» **Excerpted records**
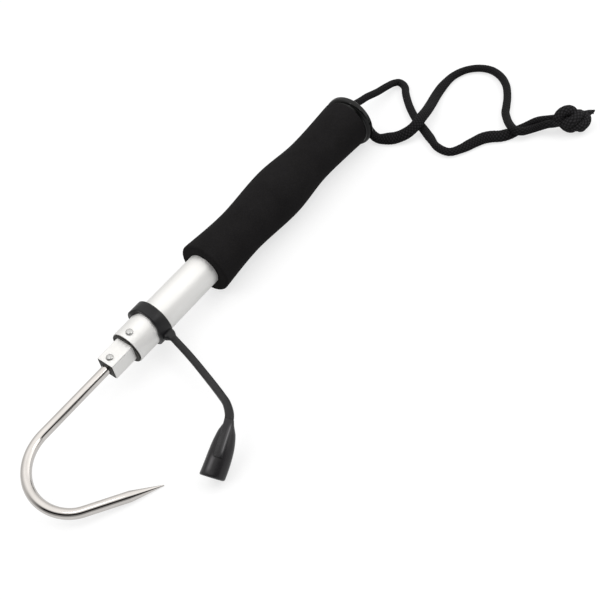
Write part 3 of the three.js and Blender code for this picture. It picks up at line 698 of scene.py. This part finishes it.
def front_bushing():
    """A lipped sleeve whose recessed face has a square hole."""
    sleeve, lip, recess = 9.5, 10.5, 9.1
    hole_side, hole_corner = 12.8, 1.2
    corner_parts, side_parts = 2, 8  # into which a stretch between two points is split
    outline = [(0.4, recess - 0.3), (0.3, recess), (0.15, recess + 0.1), (0.07, recess + 0.2),
               (0.0, recess + 0.45), (0.0, lip - 0.3), (0.09, lip - 0.09), (0.3, lip),
               (0.6, lip), (0.6, sleeve), (BUSHING_REAR, sleeve)]
    hole = square_ring(0, hole_side, hole_corner)
    angles = [math.atan2(z, y) for _, y, z in hole]
    square = [[(x, y * grow, z * grow) for _, y, z in hole]
              for x, grow in ((0.7, 1), (0.4, 1.02), (BUSHING_REAR, 1))]
    circles = [[(x, r * math.cos(a), r * math.sin(a)) for a in angles] for x, r in outline]
    corner_points = len(hole) // 4

    def refined(ring, bulge):
        """The ring with more points, set out to its radius where it is round."""
        row = []
        for j, (a, b) in enumerate(zip(ring, ring[1:] + ring[:1])):
            a, b = Vector(a), Vector(b)
            parts = side_parts if j % corner_points == corner_points - 1 else corner_parts
            for k in range(parts):
                p = a.lerp(b, k / parts)
                if bulge:
                    scale = math.hypot(a.y, a.z) / math.hypot(p.y, p.z)
                    p = Vector((p.x, p.y * scale, p.z * scale))
                row.append(tuple(p))
        return row

    rings = [refined(ring, False) for ring in square[:2]]
    rings += [refined(ring, True) for ring in circles]
    rings.append(refined(square[2], False))
    place = ROLLED @ Matrix.Translation((-BUSHING_AHEAD, 0, 0))
    piece = mesh_object("mouth_bushing", *skin(rings, loop=True), place=place)
    return finish_piece(piece, DARK_PLASTIC, "dark_plastic", "handle", "front_bushing")


def hook_plug():
    """The block that holds the hook's shank, its face nearly flush with the tube's mouth."""
    side, corner, hole = 9.6, 0.5, 3.3
    face, hole_end, rear = -17.3, 6.1, 8.8
    outer = square_ring(0, side, corner)
    angles = [math.atan2(z, y) for _, y, z in outer]
    rings = [[(x, r * math.cos(a), r * math.sin(a)) for a in angles]
             for x, r in ((hole_end, hole), (face + 0.2, hole), (face, hole + 0.2))]
    rings += [[(x, y * grow, z * grow) for _, y, z in outer]
              for x, grow in ((face, 1.13), (face + 0.2, 1.15), (face + 1.7, 1.04), (face + 1.8, 1),
                              (rear, 1))]
    piece = mesh_object("shank_plug", *skin(rings, ends=(True, True)), place=ROLLED)
    return finish_piece(piece, DARK_PLASTIC, "dark_plastic", "inner_section", "hook_plug")


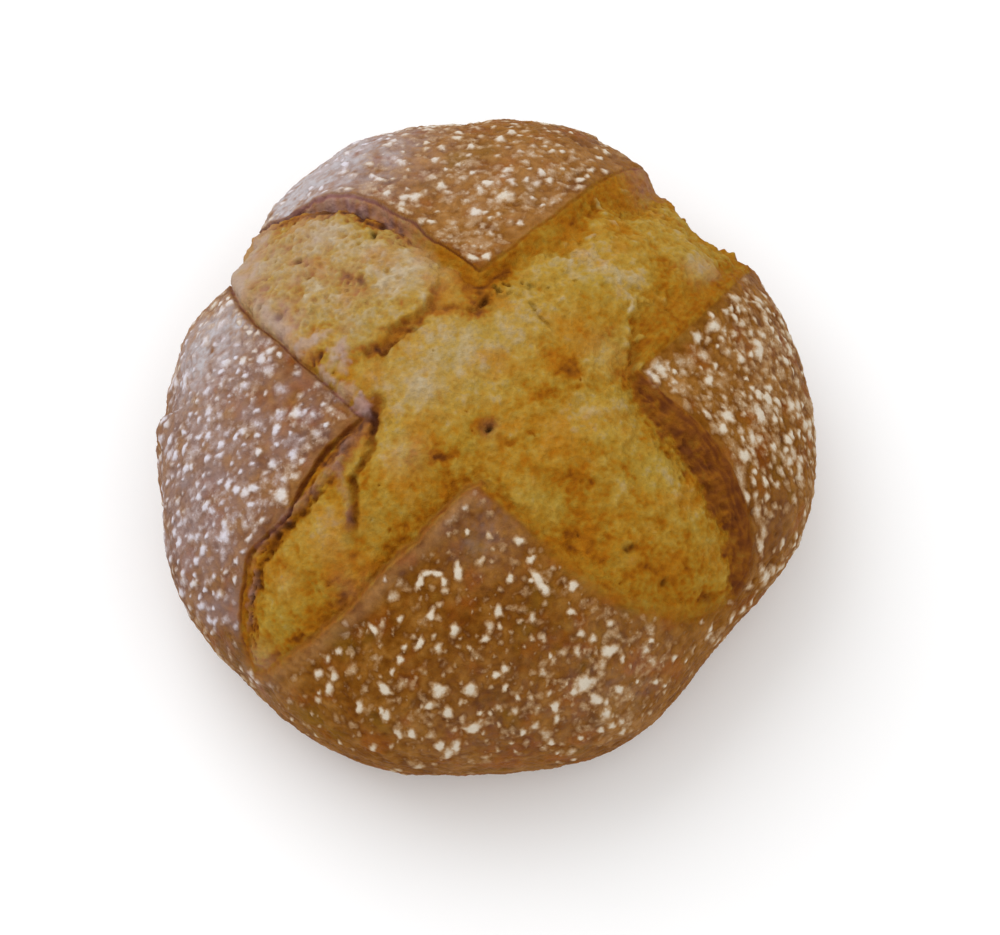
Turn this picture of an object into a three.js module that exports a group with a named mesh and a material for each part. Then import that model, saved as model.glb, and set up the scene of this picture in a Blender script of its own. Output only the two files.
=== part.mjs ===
// A round soda bread loaf, scored with a cross and baked until the cuts tore open.
// Millimetres, +Z up. The loaf lies on its flat foot at z = 0, centred on the Z axis.
//
// The crust is first laid out on a flat map: u points right and v away from the viewer, and
// the distance of a map point from the crown is its distance along the skin of the loaf.
// base() wraps the map over a plain dome. skinPoint() then lifts each point for the four crust
// petals, the star of torn crumb between them, and the crags, flap and tears in it.

import * as THREE from "three";
import { mergeVertices } from "three/addons/utils/BufferGeometryUtils.js";

// ---------------------------------------------------------------------------- sizes

const HEIGHT = 82; // the plain dome; the risen crumb stands a little above it
const WAIST_Z = 30; // where the loaf is widest
const PLAN_RADIUS = 96.5; // mean radius at the waist
const FOOT_SHARE = 0.8; // radius of the flat foot, as a share of the waist
const CROWN_POWER = 2.35; // superellipse powers of the side's outline
const SHOULDER_POWER = 2.1;
const FOOT_POWER = 2.2;

// The plan is out of round: lobes round the rim, size in mm, direction of a crest in degrees.
const PLAN_LOBES = [
  { lobes: 1, size: 3.0, crest: -122 },
  { lobes: 2, size: 2.8, crest: 78.5 },
  { lobes: 3, size: 3.0, crest: -15.5 },
  { lobes: 4, size: 2.8, crest: 4.5 },
  { lobes: 5, size: 0.7, crest: 8 },
  { lobes: 6, size: 0.8, crest: 2 },
  { lobes: 7, size: 1.0, crest: 21 },
  { lobes: 8, size: 1.7, crest: -18.5 },
];
const LOBE_FADE = [0.15, 0.75]; // the lobes grow from the crown to the rim, shares of the radius

// Mesh: rings of points on the map, six more points in each ring up to the shoulder.
const CROWN_RINGS = 27;
const CROWN_REACH = 108; // distance along the skin from the crown to the shoulder
const RIM_RINGS = 11; // from the shoulder down to the foot
const CREASE_SNAP = 1.1; // points this near a crease are moved onto it

// ---------------------------------------------------------------------------- the opening

// Where the four petals of crust point to, and where the arms of the cross end, on the map.
const TIPS = {
  north: [-1.5, 28.8],
  east: [42.1, -0.8],
  south: [-1.3, -33.9],
  west: [-34, -14.4],
};
const ARM_ENDS = {
  northEast: [93, 101],
  northWest: [-97, 82],
  southWest: [-70.5, -84],
  southEast: [82.2, -64],
};

// Each edge of a petal runs from its tip through some points to the end of an arm.
// lip: how far the crust curls up, and foot: the level of the crumb below it, each at the tip,
// midway and at the arm's end. curl: how far back the lip reaches. wall: [distance from the tip,
// width there] of the torn side. rise: how far into the opening the crumb takes to rise.
const EDGES = [
  {
    name: "northRight",
    from: "north",
    to: "northEast",
    through: [[9.4, 38.3], [22.4, 51.9], [39, 73], [52, 88], [66, 100], [80, 105]],
    lip: [2.0, 1.6, 1.0],
    wall: [[0, 3], [16, 6.5], [23, 11], [30, 10.5], [38, 5.5], [47, 5.5], [56, 10.5], [80, 9], [130, 5]],
    foot: [-0.8, -0.5, 0],
    curl: 5,
    rise: 9,
  },
  {
    name: "eastTop",
    from: "east",
    to: "northEast",
    through: [[56.6, 14.2], [68.4, 26.9], [80, 40], [91.7, 52.9], [103, 72], [105, 88]],
    lip: [2.4, 1.8, 1.0],
    wall: [[0, 3], [8, 9], [14, 13.5], [19, 14], [25, 10], [33, 7.5], [46, 5], [75, 6], [130, 4]],
    foot: [-0.8, -0.5, 0],
    curl: 5,
    rise: 9,
  },
  {
    name: "eastLow",
    from: "east",
    to: "southEast",
    through: [
      [47.4, -5.4], [53.4, -9.9], [59.5, -15.1], [65.5, -21.7], [71.3, -30.1], [77, -38.8],
      [80.8, -47.5], [83.2, -56.3],
    ],
    lip: [3.2, 4.5, 1.5],
    wall: [[0, 4.5], [10, 6.8], [45, 7], [60, 5.8], [80, 3.5]],
    foot: [-3, -3.2, -1],
    curl: 7,
    rise: 9,
  },
  {
    name: "southRight",
    from: "south",
    to: "southEast",
    through: [
      [5.2, -39.5], [11.7, -44.6], [21.7, -54.2], [30.8, -60.2], [43.1, -66.6], [62.8, -71.3],
      [72.9, -68.9],
    ],
    lip: [2.2, 1.2, 0.8],
    wall: [[0, 3], [30, 4], [60, 5], [100, 4]],
    foot: [-1, -0.3, 0],
    curl: 4,
    rise: 9,
  },
  {
    name: "southLeft",
    from: "south",
    to: "southWest",
    through: [
      [-6.6, -36.8], [-18, -47.9], [-26.2, -54.6], [-35, -63.4], [-45, -70.7], [-56.1, -77.7],
      [-64, -82.3],
    ],
    lip: [2.6, 2.4, 1.2],
    wall: [[0, 3], [90, 3]],
    foot: [-1.4, -1.4, -0.8],
    curl: 3,
    rise: 9,
  },
  {
    name: "westLow",
    from: "west",
    to: "southWest",
    through: [
      [-43, -21.8], [-47.4, -29], [-52.3, -37.8], [-59.4, -43.6], [-64.6, -48.3], [-67.4, -55.6],
      [-70.3, -65], [-71.3, -72.5],
    ],
    lip: [2.8, 3.0, 1.2],
    wall: [[0, 3], [90, 3]],
    foot: [-2.6, -3, -1.2],
    curl: 5,
    rise: 7,
  },
  {
    name: "westTop",
    from: "west",
    to: "northWest",
    through: [
      [-42.7, -5.7], [-49.7, 0.8], [-55.1, 6], [-60.4, 11.5], [-71.1, 21.6], [-85.9, 41],
      [-94, 56], [-98, 70],
    ],
    lip: [2.0, 1.6, 1.2],
    wall: [[0, 3], [120, 3]],
    foot: [-1.2, -1, -0.6],
    curl: 3,
    rise: 3,
  },
  {
    name: "northLeft",
    from: "north",
    to: "northWest",
    through: [
      [-4.3, 31.6], [-9.4, 35.3], [-15, 39.2], [-20, 44.2], [-27.8, 50.1], [-36.7, 56],
      [-45.9, 60.3], [-57.2, 64.7], [-64.4, 65.8], [-69.2, 61.5], [-75, 58.5], [-83, 60.5],
      [-90, 68],
    ],
    lip: [3.2, 4.0, 2.0],
    wall: [[0, 4.5], [15, 6], [50, 5.5], [75, 4], [130, 3]],
    foot: [-2.6, -3, -1.4],
    curl: 5,
    rise: 4,
  },
];
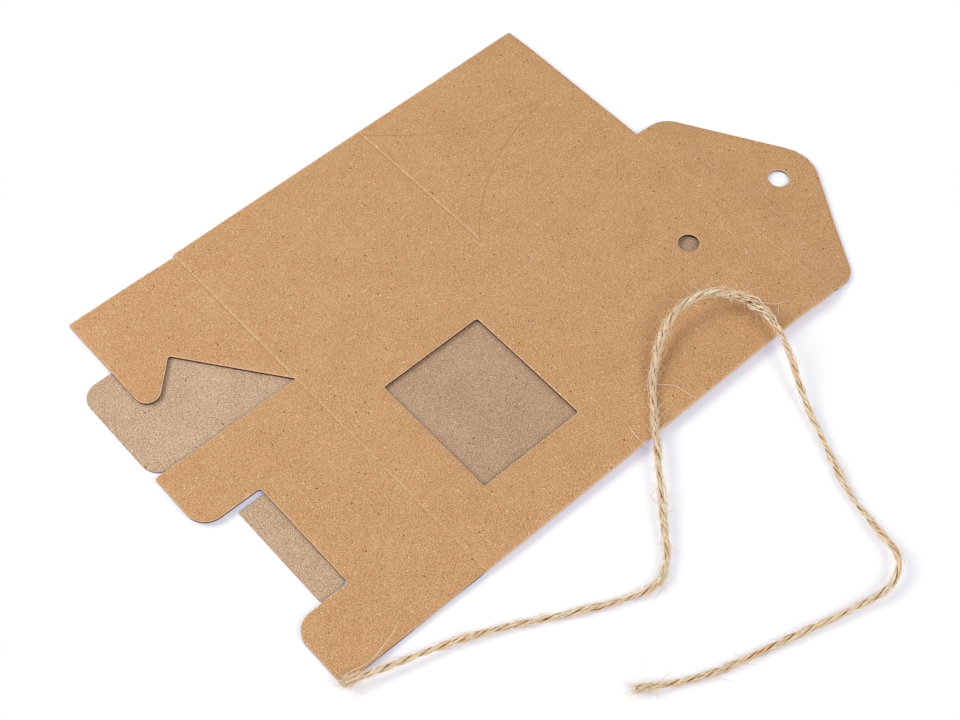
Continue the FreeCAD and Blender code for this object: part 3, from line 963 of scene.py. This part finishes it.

» **Objective**
Everything from the line containing "Turn this picture" down to the line containing "const FOOT_POWER = 2.2;" should be retyped exactly, both lines included, and nothing more.

» **Answer to this exercise**
Turn this picture of an object into a three.js module that exports a group with a named mesh and a material for each part. Then import that model, saved as model.glb, and set up the scene of this picture in a Blender script of its own. Output only the two files.
=== part.mjs ===
// A round soda bread loaf, scored with a cross and baked until the cuts tore open.
// Millimetres, +Z up. The loaf lies on its flat foot at z = 0, centred on the Z axis.
//
// The crust is first laid out on a flat map: u points right and v away from the viewer, and
// the distance of a map point from the crown is its distance along the skin of the loaf.
// base() wraps the map over a plain dome. skinPoint() then lifts each point for the four crust
// petals, the star of torn crumb between them, and the crags, flap and tears in it.

import * as THREE from "three";
import { mergeVertices } from "three/addons/utils/BufferGeometryUtils.js";

// ---------------------------------------------------------------------------- sizes

const HEIGHT = 82; // the plain dome; the risen crumb stands a little above it
const WAIST_Z = 30; // where the loaf is widest
const PLAN_RADIUS = 96.5; // mean radius at the waist
const FOOT_SHARE = 0.8; // radius of the flat foot, as a share of the waist
const CROWN_POWER = 2.35; // superellipse powers of the side's outline
const SHOULDER_POWER = 2.1;
const FOOT_POWER = 2.2;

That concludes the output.